- Scripts that build objects
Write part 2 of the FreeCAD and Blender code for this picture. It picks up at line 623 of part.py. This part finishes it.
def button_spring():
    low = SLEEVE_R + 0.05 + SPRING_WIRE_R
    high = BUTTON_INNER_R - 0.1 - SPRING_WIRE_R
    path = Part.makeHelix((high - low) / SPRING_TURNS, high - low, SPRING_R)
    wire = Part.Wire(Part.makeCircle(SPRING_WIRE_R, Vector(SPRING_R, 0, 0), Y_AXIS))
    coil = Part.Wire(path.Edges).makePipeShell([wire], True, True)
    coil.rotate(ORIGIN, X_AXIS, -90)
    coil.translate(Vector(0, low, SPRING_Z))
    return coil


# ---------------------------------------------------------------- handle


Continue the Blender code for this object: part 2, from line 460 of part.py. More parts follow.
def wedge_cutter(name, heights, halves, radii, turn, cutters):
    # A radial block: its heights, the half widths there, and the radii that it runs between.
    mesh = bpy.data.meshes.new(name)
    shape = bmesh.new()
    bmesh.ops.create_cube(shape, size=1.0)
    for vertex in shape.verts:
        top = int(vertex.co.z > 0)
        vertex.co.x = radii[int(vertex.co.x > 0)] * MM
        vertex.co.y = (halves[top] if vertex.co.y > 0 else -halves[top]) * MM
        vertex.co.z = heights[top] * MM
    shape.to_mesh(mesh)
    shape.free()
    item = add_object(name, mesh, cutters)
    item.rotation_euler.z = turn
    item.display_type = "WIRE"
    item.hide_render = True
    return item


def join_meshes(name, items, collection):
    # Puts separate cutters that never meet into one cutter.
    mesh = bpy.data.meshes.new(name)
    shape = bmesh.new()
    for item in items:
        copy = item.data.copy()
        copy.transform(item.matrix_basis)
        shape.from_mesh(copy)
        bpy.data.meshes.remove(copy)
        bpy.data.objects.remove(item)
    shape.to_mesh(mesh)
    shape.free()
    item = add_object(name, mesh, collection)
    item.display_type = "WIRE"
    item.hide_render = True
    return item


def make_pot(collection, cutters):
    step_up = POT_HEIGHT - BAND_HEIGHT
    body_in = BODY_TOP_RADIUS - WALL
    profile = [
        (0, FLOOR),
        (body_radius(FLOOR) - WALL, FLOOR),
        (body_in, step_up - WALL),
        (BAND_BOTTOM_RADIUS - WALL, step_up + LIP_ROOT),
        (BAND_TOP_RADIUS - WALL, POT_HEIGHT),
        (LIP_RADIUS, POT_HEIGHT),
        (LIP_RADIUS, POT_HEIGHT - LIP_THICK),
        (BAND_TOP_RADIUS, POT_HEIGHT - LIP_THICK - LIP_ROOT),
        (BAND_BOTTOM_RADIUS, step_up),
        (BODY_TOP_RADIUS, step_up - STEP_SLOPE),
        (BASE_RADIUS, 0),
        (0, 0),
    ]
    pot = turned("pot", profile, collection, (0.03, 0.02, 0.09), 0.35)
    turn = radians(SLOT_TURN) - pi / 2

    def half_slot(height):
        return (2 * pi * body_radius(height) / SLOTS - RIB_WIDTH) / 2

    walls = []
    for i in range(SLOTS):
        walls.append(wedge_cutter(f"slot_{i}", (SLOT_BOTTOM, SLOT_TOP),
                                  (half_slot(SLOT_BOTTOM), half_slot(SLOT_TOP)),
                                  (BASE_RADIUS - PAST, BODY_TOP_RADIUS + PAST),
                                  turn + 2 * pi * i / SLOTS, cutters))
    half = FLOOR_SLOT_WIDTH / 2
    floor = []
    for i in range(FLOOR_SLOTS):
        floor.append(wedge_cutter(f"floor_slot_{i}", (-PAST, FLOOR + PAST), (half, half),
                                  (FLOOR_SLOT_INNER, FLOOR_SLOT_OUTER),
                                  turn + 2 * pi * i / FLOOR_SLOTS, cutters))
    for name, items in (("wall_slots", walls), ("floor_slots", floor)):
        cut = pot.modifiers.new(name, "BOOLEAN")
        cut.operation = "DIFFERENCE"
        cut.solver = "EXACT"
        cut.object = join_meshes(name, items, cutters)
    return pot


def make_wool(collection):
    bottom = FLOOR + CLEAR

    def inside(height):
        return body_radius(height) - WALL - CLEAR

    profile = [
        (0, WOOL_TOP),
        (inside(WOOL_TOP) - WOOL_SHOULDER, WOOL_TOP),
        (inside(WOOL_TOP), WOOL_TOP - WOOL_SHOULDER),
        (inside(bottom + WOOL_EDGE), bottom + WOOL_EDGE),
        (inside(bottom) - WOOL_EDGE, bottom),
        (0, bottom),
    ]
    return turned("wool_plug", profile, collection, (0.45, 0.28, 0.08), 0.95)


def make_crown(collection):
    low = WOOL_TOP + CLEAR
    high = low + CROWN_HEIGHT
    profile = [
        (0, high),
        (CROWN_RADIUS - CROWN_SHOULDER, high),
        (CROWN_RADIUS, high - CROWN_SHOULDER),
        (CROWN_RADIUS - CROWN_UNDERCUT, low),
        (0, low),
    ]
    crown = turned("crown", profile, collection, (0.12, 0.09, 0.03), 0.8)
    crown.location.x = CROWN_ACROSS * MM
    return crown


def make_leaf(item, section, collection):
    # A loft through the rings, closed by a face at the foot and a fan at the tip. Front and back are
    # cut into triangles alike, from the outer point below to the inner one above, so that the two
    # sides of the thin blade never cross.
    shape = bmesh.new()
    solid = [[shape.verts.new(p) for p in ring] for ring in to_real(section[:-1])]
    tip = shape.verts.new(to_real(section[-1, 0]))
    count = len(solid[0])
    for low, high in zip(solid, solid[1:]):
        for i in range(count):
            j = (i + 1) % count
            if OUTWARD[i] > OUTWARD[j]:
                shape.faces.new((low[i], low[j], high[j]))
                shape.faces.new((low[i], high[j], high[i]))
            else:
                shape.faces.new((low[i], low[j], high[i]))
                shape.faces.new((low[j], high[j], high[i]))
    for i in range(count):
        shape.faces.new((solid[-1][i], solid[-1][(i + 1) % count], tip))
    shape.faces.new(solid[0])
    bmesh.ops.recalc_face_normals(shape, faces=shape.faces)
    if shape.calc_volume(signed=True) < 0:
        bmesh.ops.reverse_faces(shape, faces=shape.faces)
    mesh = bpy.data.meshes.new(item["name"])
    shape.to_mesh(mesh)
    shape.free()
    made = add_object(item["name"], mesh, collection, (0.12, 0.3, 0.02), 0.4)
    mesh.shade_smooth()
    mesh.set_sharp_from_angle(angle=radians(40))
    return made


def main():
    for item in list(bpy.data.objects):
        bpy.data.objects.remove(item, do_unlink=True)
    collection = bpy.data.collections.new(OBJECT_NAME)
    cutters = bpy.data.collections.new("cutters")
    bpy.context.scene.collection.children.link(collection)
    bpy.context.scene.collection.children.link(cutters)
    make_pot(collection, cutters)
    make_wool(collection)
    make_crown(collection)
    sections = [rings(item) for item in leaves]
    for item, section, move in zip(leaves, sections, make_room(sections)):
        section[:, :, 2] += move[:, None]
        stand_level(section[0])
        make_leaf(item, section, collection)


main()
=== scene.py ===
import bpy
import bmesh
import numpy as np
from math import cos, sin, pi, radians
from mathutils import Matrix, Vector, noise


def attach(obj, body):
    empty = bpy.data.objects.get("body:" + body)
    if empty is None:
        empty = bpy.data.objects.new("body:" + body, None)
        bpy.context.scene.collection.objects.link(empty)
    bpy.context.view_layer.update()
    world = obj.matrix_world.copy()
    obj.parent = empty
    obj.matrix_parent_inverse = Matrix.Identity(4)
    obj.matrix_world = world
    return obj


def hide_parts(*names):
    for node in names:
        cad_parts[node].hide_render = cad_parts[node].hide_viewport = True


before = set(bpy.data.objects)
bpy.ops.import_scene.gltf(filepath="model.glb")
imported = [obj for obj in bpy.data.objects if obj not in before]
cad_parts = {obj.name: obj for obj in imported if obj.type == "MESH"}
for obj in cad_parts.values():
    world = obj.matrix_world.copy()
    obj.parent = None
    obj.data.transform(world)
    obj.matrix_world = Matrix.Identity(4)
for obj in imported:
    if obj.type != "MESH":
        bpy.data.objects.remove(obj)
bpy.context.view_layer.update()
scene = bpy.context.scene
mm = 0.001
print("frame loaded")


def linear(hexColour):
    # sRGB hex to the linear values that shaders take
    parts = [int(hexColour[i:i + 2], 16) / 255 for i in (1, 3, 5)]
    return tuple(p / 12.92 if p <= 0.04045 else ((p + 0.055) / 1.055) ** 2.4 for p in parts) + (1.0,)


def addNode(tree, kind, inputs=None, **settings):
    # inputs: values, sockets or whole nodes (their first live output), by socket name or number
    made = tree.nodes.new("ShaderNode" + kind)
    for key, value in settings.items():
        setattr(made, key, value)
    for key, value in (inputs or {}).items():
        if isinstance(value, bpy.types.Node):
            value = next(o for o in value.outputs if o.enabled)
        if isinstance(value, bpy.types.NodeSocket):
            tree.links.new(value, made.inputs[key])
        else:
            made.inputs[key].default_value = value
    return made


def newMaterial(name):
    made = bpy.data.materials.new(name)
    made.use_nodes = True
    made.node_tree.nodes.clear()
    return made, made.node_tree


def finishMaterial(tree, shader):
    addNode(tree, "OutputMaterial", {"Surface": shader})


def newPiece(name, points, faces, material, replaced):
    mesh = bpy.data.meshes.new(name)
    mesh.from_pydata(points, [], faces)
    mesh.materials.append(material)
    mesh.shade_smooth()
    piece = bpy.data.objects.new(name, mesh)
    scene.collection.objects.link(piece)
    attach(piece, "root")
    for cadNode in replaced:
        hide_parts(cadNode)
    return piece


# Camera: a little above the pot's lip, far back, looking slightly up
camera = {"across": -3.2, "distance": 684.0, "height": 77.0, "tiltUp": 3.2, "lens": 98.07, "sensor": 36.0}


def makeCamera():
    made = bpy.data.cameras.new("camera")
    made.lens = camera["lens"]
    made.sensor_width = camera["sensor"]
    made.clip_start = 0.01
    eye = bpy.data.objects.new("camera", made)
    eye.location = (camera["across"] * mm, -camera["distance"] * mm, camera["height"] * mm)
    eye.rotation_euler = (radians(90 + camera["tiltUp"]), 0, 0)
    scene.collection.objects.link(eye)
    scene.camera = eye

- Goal
The line with "bpy.context.scene.collection.children.link(cutters)" marks the start and the line with "obj.parent = None" marks the end; transcribe every line in that stretch, unchanged.

- Answer for this exercise
    bpy.context.scene.collection.children.link(cutters)
    make_pot(collection, cutters)
    make_wool(collection)
    make_crown(collection)
    sections = [rings(item) for item in leaves]
    for item, section, move in zip(leaves, sections, make_room(sections)):
        section[:, :, 2] += move[:, None]
        stand_level(section[0])
        make_leaf(item, section, collection)


main()
=== scene.py ===
import bpy
import bmesh
import numpy as np
from math import cos, sin, pi, radians
from mathutils import Matrix, Vector, noise


def attach(obj, body):
    empty = bpy.data.objects.get("body:" + body)
    if empty is None:
        empty = bpy.data.objects.new("body:" + body, None)
        bpy.context.scene.collection.objects.link(empty)
    bpy.context.view_layer.update()
    world = obj.matrix_world.copy()
    obj.parent = empty
    obj.matrix_parent_inverse = Matrix.Identity(4)
    obj.matrix_world = world
    return obj


def hide_parts(*names):
    for node in names:
        cad_parts[node].hide_render = cad_parts[node].hide_viewport = True


before = set(bpy.data.objects)
bpy.ops.import_scene.gltf(filepath="model.glb")
imported = [obj for obj in bpy.data.objects if obj not in before]
cad_parts = {obj.name: obj for obj in imported if obj.type == "MESH"}
for obj in cad_parts.values():
    world = obj.matrix_world.copy()
    obj.parent = None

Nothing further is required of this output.